To me, this is the most adventurous, edgy thing that I have ever done.

Friday, July 16, 2004

Las Vegas, WHAT WAS I THINKING?



Well, its been an interesting week, to say the least.
I packed up my life (that which I could fit into my car, anyway) and headed out for the unknown.
I am still lost & trying to figure out what EXACTLY I am supposed to be doing, all I can really get from anyone is that I need to register about 12,750 new voters by October 1st, here in Clark County...so however I choose to meet those numbers is up to me.
My co-worker, Jen & I have started working on some different ideas- this coming Monday we are throwing a HUGE Free BBQ, where we will focus on new home developments & new voter registration. Things are a bit crazy- we have to do a 2,000 piece lit drop by tomorrow am. It's about 102 degrees outside right now, so we've decided to put that off until tonight.
Now for the exciting stuff...
I spent most of the day crying on Sunday, and an even greater part of the day on Monday I was hysterical. Tuesday I pulled it together & decided that my President needed me, and that is why I am here. It was time to suck it up, pull myself up by the bootstraps, and get on with it.
So even though I am lonely and afraid (and really don't know my way around, and get lost quite frequently) things are getting better.
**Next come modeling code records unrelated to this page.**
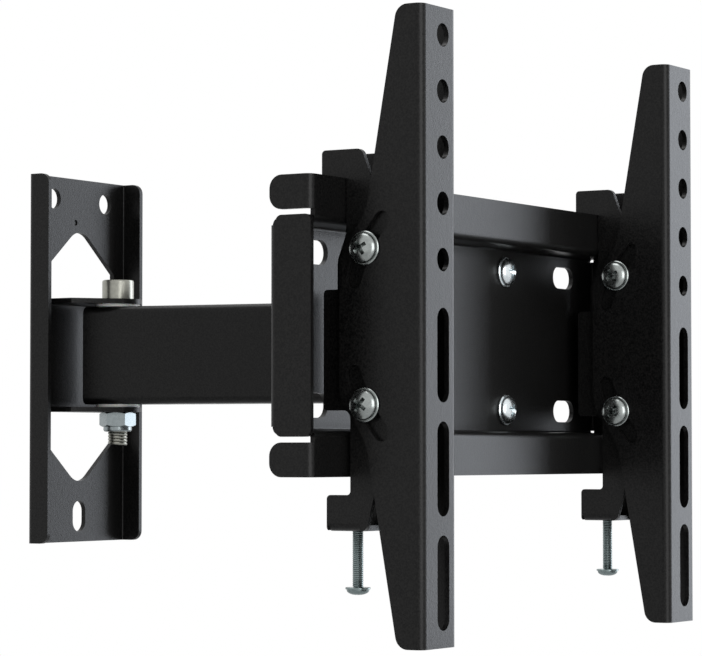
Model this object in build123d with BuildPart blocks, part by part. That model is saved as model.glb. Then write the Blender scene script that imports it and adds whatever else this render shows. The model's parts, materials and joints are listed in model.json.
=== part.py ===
"""Cantilever wall mount for a television, with one arm and two tilting plates.

The origin is the centre of the wall plate's back face. The television side faces -Y, the wall
is at +Y, and +Z is up. The arm stands a little to the right, and the crossplate is parallel to
the wall. All sizes are in millimetres and degrees.
"""

import math
import os

from build123d import *

os.makedirs("parts", exist_ok=True)

# Wall plate
wall_width = 65
wall_height = 150
wall_depth = 10.5
wall_sheet = 2
wall_bend = 0.5
wall_corner = 4
wall_hole_diameter = 8.4
wall_hole_spacing = 35
wall_hole_height = 66
wall_slot_width = 8.6
wall_slot_length = 12.8
wall_slot_drop = 64.5
dimple_diameter = 2.4
dimple_offset = -3
dimple_height = 57
dimple_depth = 0.5

# Hinge lugs, alike on the wall plate and on the swivel head
lug_width = 46
lug_relief = 0.6
lug_shoulder = 15
lug_tip_radius = 9.8
pivot_reach = 21.5

# Pivot bolts, nuts and washers
pivot_diameter = 8
pivot_hole_gap = 0.2
pivot_head_diameter = 13
pivot_head_height = 8
pivot_head_chamfer = 0.7
pivot_socket_flats = 6
pivot_socket_depth = 4
pivot_nut_flats = 13
pivot_nut_height = 8
pivot_nut_collar = 2
pivot_thread_end = 5
pivot_tip_chamfer = 0.8
pivot_washer_diameter = 18
pivot_washer_thickness = 1.15

# Arm
arm_length = 122.3
arm_yaw = 10.3
arm_height = 1.5
tube_height = 40
tube_width = 20
tube_wall = 2
tube_corner = 3
tube_overhang = 11
sleeve_wall = 2

# Swivel head behind the crossplate
head_sheet = 2
head_bend = 1
head_wing_margin = 10
head_wing_corner = 6
head_neck_gap = 3

# Crossplate
cross_length = 251
cross_height = 108
cross_depth = 18
cross_centre_height = 7
cross_sheet = 2
cross_bend = 1
rail_height = 17
end_flange_corner = 2.5
end_slit = 2
end_step_gap = 0.3
tab_height = 12.4
tab_reach = 17.5
tab_corner = 5
cross_slot_length = 18
cross_slot_width = 9
cross_slot_spacing = 195
cross_slot_margin = 9
screw_spacing = 93
screw_margin = 9

# Pan head screws and lock nuts, M6
screw_diameter = 6
screw_hole_gap = 0.3
screw_head_diameter = 12.4
screw_head_height = 4
screw_head_rim = 1.4
screw_nut_flats = 10
screw_nut_height = 6
screw_nut_collar = 1.5
screw_thread_end = 2

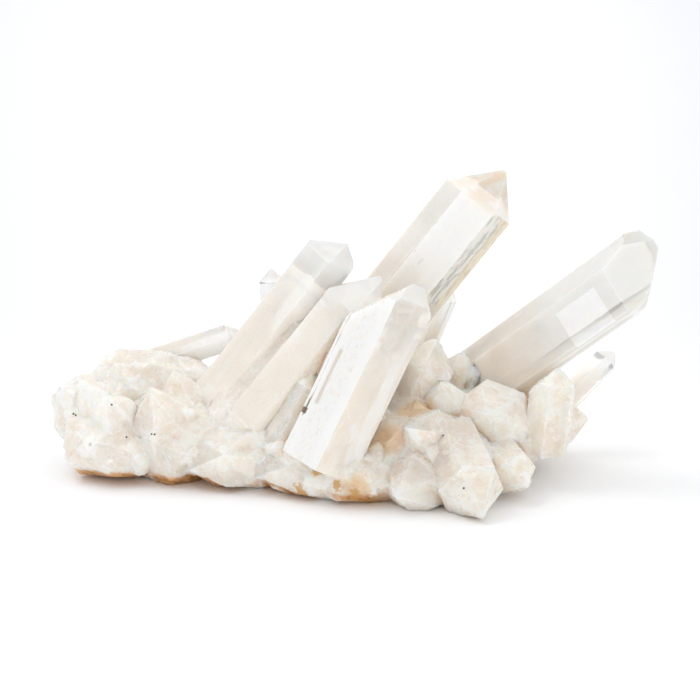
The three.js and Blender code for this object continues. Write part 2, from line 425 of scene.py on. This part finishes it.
def chisel_step(place):
    """How far a surface of small blocky crystals stands out at a place: each is a plane tilted its own way,
    and longer outwards from under the mass, the way that quartz grows."""
    offset = place - growth_centre
    far = growth_reach + (offset.length - growth_reach) / growth_stretch
    place = offset.normalized() * far
    middle = noise.voronoi(place / chisel_size)[1][0] * chisel_size
    tilt = noise.cell_vector(middle * (7 / chisel_size)) - Vector((0.5, 0.5, 0.5))
    return (place - middle).dot(tilt) / chisel_size


def roughen(bm):
    """Breaks the milky faces of a shape into small chiselled ones with fine grit, and keeps its foot flat."""
    bm.normal_update()
    calm = bm.faces.layers.float["calm"]
    for vert in bm.verts:
        if vert.co.z < foot_height or any(face.material_index for face in vert.link_faces):
            continue
        flat = sum(face[calm] for face in vert.link_faces) / len(vert.link_faces)
        step = chisel_step(vert.co) * chisel_depth * (1 - flat * calm_share)
        step += noise.fractal(vert.co / grit_size, 0.8, 2.1, 3) * grit_depth
        vert.co += vert.normal * step
        vert.co.z = max(vert.co.z, 0)


mass = solid_copy("milky_mass")
close_sockets(mass)


# The centre bundle
# Three clear points that grew into each other in the middle of the cluster, milky at the root and clear at
# the tip. The left one is the longest, the centre one is chipped and the front one has an etched white face.
edge_wear = 0.1 * mm
bundle_swell = 0.42 * mm
skin_match = 0.02 * mm
crisp_height = 36 * mm
front_crisp_height = 17 * mm
fill_rounds = 45
soften_rounds = 4
root_milk = (0.885, 0.815, 0.725, 1)
tip_milk = (0.885, 0.85, 0.79, 1)
bright_milk = (0.94, 0.93, 0.9, 1)
grain_beige = (0.76, 0.68, 0.58, 1)
clear_glass = (0.955, 0.95, 0.935, 1)
etched_sand = (0.82, 0.75, 0.64, 1)
iron_line = (0.16, 0.1, 0.06, 1)
iron_peach = (0.86, 0.66, 0.45, 1)
cool_grey = (0.42, 0.46, 0.5, 1)


class Crystal:
    """One long point, as part.mjs gives it in mm, with the directions of its axis and of its faces."""

    def __init__(self, root, tip, half, turn=0):
        self.root = (Vector(root) + seat) * mm
        self.tip = (Vector(tip) + seat) * mm
        self.half = half * mm
        self.turn = math.radians(turn)
        self.axis = (self.tip - self.root).normalized()
        self.front = (Vector((0, -1, 0)) + self.axis * self.axis.y).normalized()
        self.right = self.axis.cross(self.front)

    def face(self, side):
        """The way that one of its six sides faces."""
        around = self.turn + side * math.pi / 3
        return self.front * math.cos(around) + self.right * math.sin(around)

    def from_axis(self, place):
        """How far a place is from the axis, as a share of the crystal's half width."""
        step = place - self.root
        return (step - self.axis * step.dot(self.axis)).length / self.half


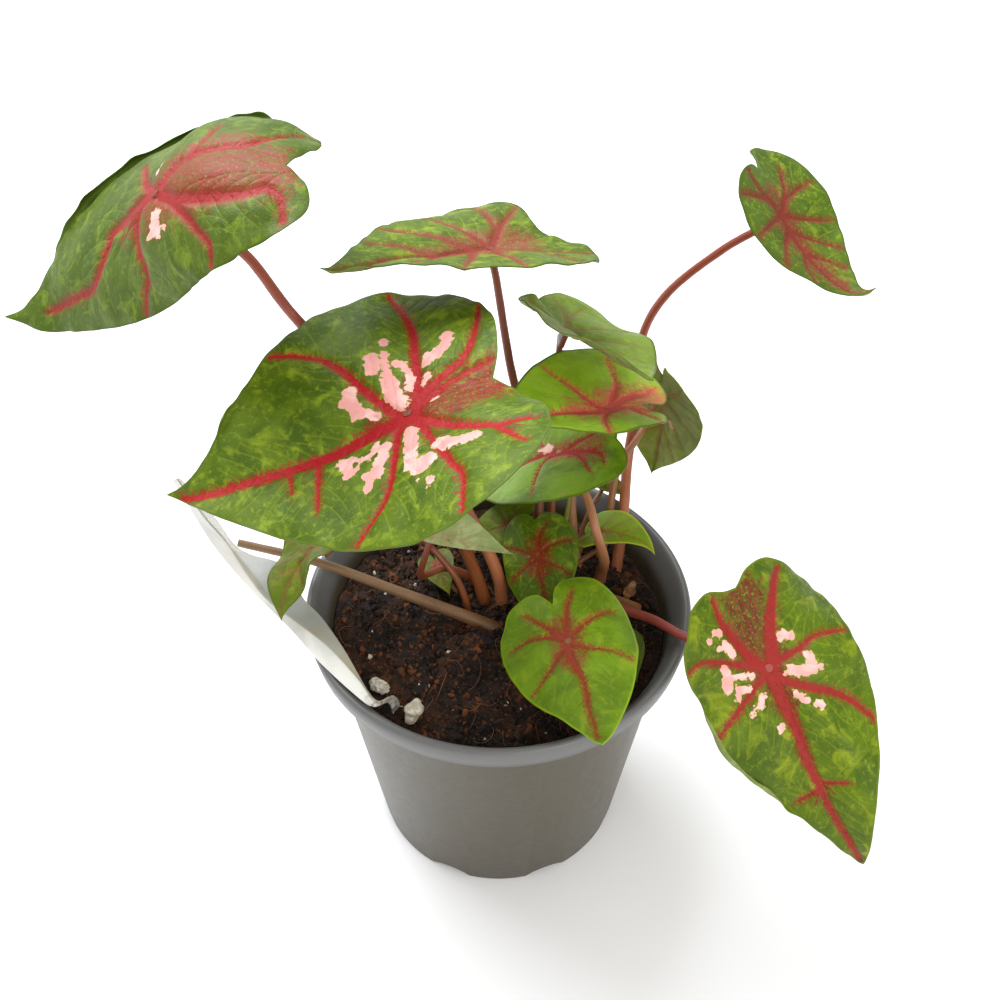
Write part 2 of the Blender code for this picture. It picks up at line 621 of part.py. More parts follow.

I figure if I can make it a whole 6 hours without crying, its a good day :) -so to say the least, this has been one of those things that if not for the love & support of my family & friends, and my passion for making America a better place & standing behind a leader that I believe God has placed here for this time...I doubt that I would be here.
So, if I can give up my life and move away from everyone that I know just to make sure that W is in office for another 4 years...what can YOU do to help re-elect YOUR President?